Tango integrates with the operating system in several ways:
- Kernel support: The Linux kernel is modified in several to better support binary translation. Modifications include:
- 32-bit syscall interface: The 32-bit compatibility layer in the kernel is exposed to 64-bit processes, allowing the translator to execute a system call as if it came from a 32-bit process.
- 32-bit sub-address space: 32-bit memory management systems executed from a 64-bit process (using the previously mentioned functionality) will only affect the lower 4GB of the process address space.
- Translator seccomp support: Support for 32-bit seccomp filters while still allowing the translator to issue 64-bit system calls for its internal use.
- Automatic invocation: Using the Linux binfmt_misc subsystem, Tango will automatically be launched whenever a 32-bit ARM program is executed.
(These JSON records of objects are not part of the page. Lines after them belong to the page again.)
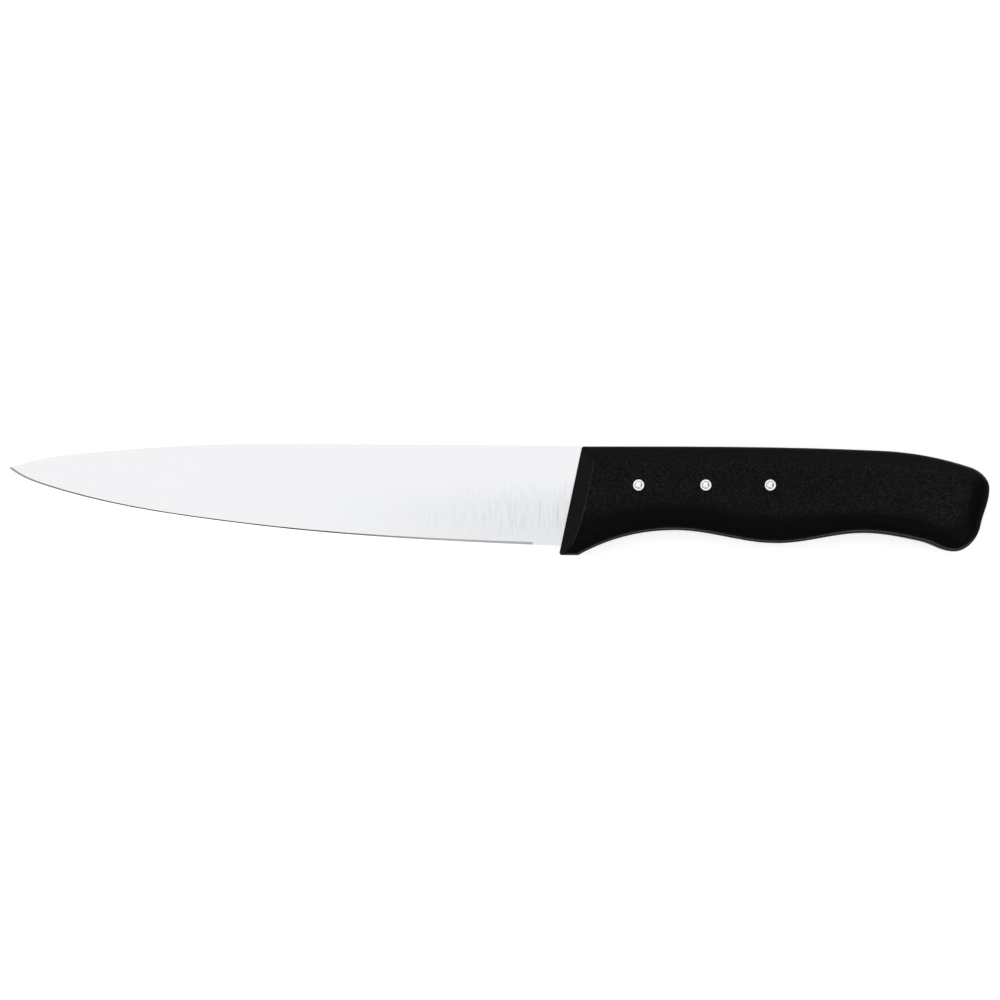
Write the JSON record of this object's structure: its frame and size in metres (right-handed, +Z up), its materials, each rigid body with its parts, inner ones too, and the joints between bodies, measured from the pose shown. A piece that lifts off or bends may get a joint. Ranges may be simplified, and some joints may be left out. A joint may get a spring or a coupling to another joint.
{
  "type": "carving knife",
  "caption": "Carving knife with a long flat-ground steel blade, and a black moulded handle held to the tang by dished rivets.",
  "frame": {"origin": "on the table, under the middle of the knife as it lies on its right side", "axes": "+X from the blade's tip to the handle's butt, +Y from the cutting edge to the spine, +Z up, out of the knife's left side"},
  "size_m": [0.294, 0.0334, 0.017],
  "materials": {
    "blade_steel": "fine ground satin, polished at the cutting edge",
    "handle_plastic": "fine spark-eroded grain on the sides, smoother towards the rim",
    "rivet_metal": "satin"
  },
  "bodies": {
    "root": {"blade": "blade_steel", "handle": "handle_plastic", "front_rivet_pin": "rivet_metal", "middle_rivet_pin": "rivet_metal", "rear_rivet_pin": "rivet_metal", "front_left_rosette": "rivet_metal", "front_right_rosette": "rivet_metal", "middle_left_rosette": "rivet_metal", "middle_right_rosette": "rivet_metal", "rear_left_rosette": "rivet_metal", "rear_right_rosette": "rivet_metal"}
  },
  "joints": []
}
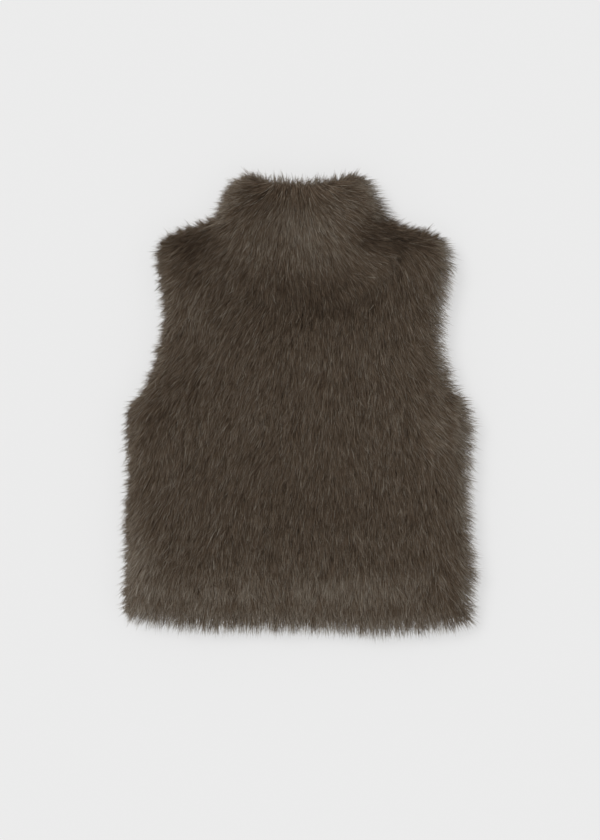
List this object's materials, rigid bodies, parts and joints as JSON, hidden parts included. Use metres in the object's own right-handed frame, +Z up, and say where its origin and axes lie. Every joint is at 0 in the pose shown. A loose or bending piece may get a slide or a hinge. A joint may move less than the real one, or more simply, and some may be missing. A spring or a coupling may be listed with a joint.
{
  "type": "faux fur vest",
  "caption": "Sleeveless faux fur vest with a stand collar, laid flat on its front with the back panel up.",
  "frame": {"origin": "middle of the laid-out vest's outline, on the surface that it lies on", "axes": "+Z up from the surface, +Y from the hem to the collar, +X to the right as seen from above"},
  "size_m": [0.4083, 0.5316, 0.0389],
  "materials": {
    "fur": "long-pile faux fur, dark grey-brown"
  },
  "bodies": {
    "root": {"back": "fur", "front_left": "fur", "front_right": "fur", "collar": "fur"}
  },
  "joints": []
}
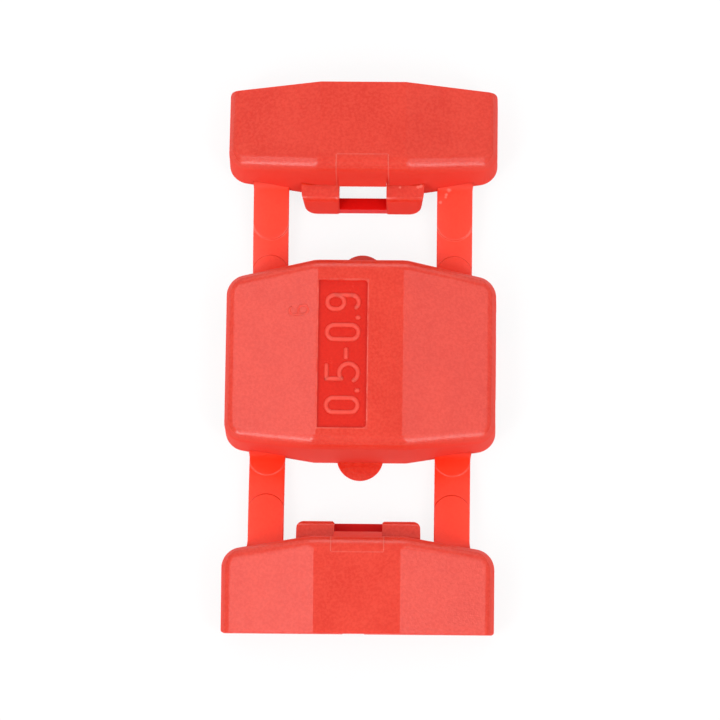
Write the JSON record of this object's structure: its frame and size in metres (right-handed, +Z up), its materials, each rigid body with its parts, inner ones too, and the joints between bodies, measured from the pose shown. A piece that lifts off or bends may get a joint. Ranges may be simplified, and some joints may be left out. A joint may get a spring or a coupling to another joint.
{
  "type": "two-lid wire tap connector",
  "caption": "Moulded wire tap connector lying open: a tray with a slotted contact, and two snap lids on flexible straps.",
  "frame": {"origin": "middle of the base on its parting plane, which is the plane the open connector rests on", "axes": "+Z up out of the base's outer face, +X along the wires, +Y towards the upper lid"},
  "size_m": [0.025, 0.052, 0.0072],
  "materials": {
    "red_nylon": "semi-gloss moulded nylon with a fine grain",
    "tinned_contact": "tin-plated sheet, satin"
  },
  "bodies": {
    "base": {"base": "red_nylon", "contact": "tinned_contact", "upper_left_strap": "red_nylon", "upper_right_strap": "red_nylon", "lower_left_strap": "red_nylon", "lower_right_strap": "red_nylon"},
    "upper_lid": {"upper_lid": "red_nylon", "upper_latch_loop": "red_nylon"},
    "lower_lid": {"lower_lid": "red_nylon", "lower_latch_loop": "red_nylon"}
  },
  "joints": [
    {"name": "upper_lid_fold", "type": "hinge", "parent": "base", "child": "upper_lid", "pos_m": [0, 0.01256, 0.00099], "axis": [-1, 0, 0], "range_deg": [-9.4, 170.5], "deforming": ["upper_left_strap", "upper_right_strap", "upper_latch_loop"]},
    {"name": "lower_lid_fold", "type": "hinge", "parent": "base", "child": "lower_lid", "pos_m": [0, -0.01256, 0.00099], "axis": [1, 0, 0], "range_deg": [-9.4, 170.5], "deforming": ["lower_left_strap", "lower_right_strap", "lower_latch_loop"]}
  ]
}
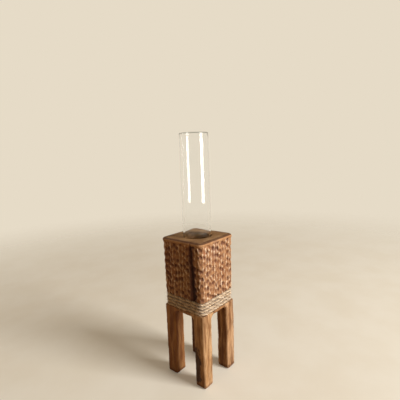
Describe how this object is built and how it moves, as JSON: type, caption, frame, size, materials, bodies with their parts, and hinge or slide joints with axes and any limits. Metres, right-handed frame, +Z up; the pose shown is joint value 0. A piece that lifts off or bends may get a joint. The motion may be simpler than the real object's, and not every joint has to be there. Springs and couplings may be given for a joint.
{
  "type": "test tube vase",
  "caption": "Chiselled wooden block on four square legs, lashed at the waist with twine, holding an upright glass test tube as a bud or propagation vase.",
  "frame": {"origin": "on the floor, in the middle between the four feet", "axes": "+Z up along the tube; the block's faces look along X and Y, and the corner between the -X and -Y faces is the front one"},
  "size_m": [0.0552, 0.0552, 0.2588],
  "materials": {
    "carved_wood": "chiselled and oiled, brown with darker pits",
    "stand_wood": "sawn and sanded, oiled, golden to red brown",
    "dowel_wood": "plain, hidden inside the joint",
    "clear_glass": "clear, polished",
    "jute_twine": "twisted, hairy, matt beige grey"
  },
  "bodies": {
    "stand": {"chiselled_block": "carved_wood", "waist_plate": "stand_wood", "leg_front": "stand_wood", "leg_right": "stand_wood", "leg_back": "stand_wood", "leg_left": "stand_wood", "joint_dowels": "dowel_wood", "twine_wrap": "jute_twine"},
    "tube": {"test_tube": "clear_glass"}
  },
  "joints": [
    {"name": "tube_lift", "type": "slide", "parent": "stand", "child": "tube", "axis": [0, 0, 1], "range_m": [0, 0.06]}
  ]
}
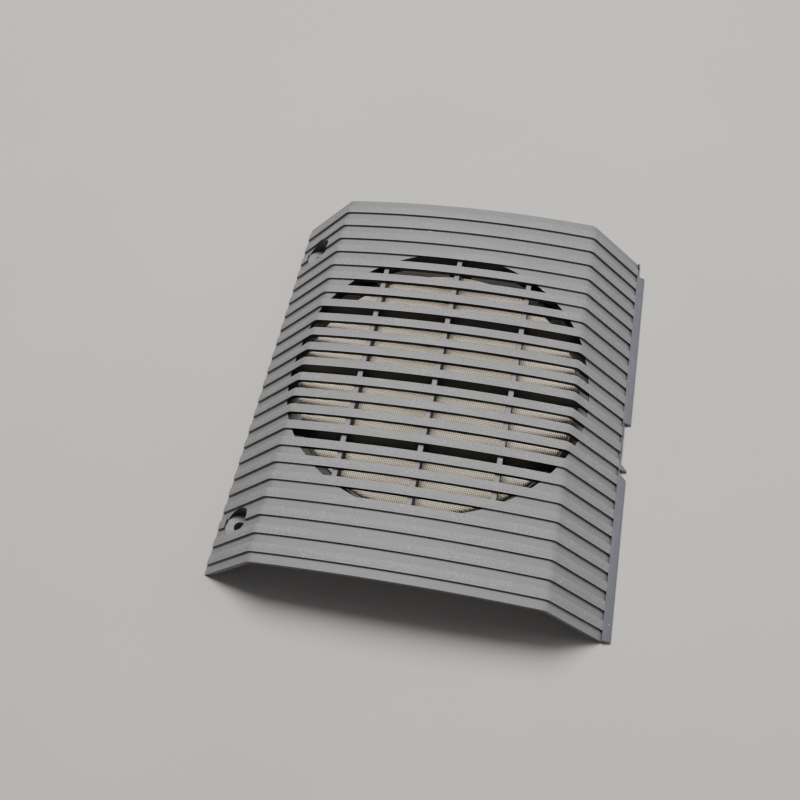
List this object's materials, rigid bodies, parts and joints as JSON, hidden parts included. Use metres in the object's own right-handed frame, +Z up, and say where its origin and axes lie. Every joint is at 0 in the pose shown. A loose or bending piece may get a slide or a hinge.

This makes Tango completely seamless to users: executing 32-bit ARM binaries just works!
- Package manager integration: Tango can be integrated with the OS package manager so that the pre-translator is automatically invoked when a package is installed or updated.
The Tango binary translation technology is based on the PhD research of Amanieu d'Antras, from the University of Manchester. The following publications describe Tango's predecessor, called MAMBO-X64, in more detail:
- Amanieu d'Antras, Cosmin Gorgovan, Jim Garside, and Mikel Luján. 2017. Low overhead dynamic binary translation on ARM. SIGPLAN Not. 52, 6 (June 2017), 333-346.
- Amanieu d'Antras, Cosmin Gorgovan, Jim Garside, and Mikel Luján. 2016. Optimizing Indirect Branches in Dynamic Binary Translators. ACM Trans. Archit. Code Optim. 13, 1, Article 7 (April 2016), 25 pages.
- Amanieu d'Antras, Cosmin Gorgovan, Jim Garside, John Goodacre, and Mikel Luján. 2017. HyperMAMBO-X64: Using Virtualization to Support High-Performance Transparent Binary Translation. In Proceedings of the 13th ACM SIGPLAN/SIGOPS International Conference on Virtual Execution Environments (VEE '17). ACM, New York, NY, USA, 228-241.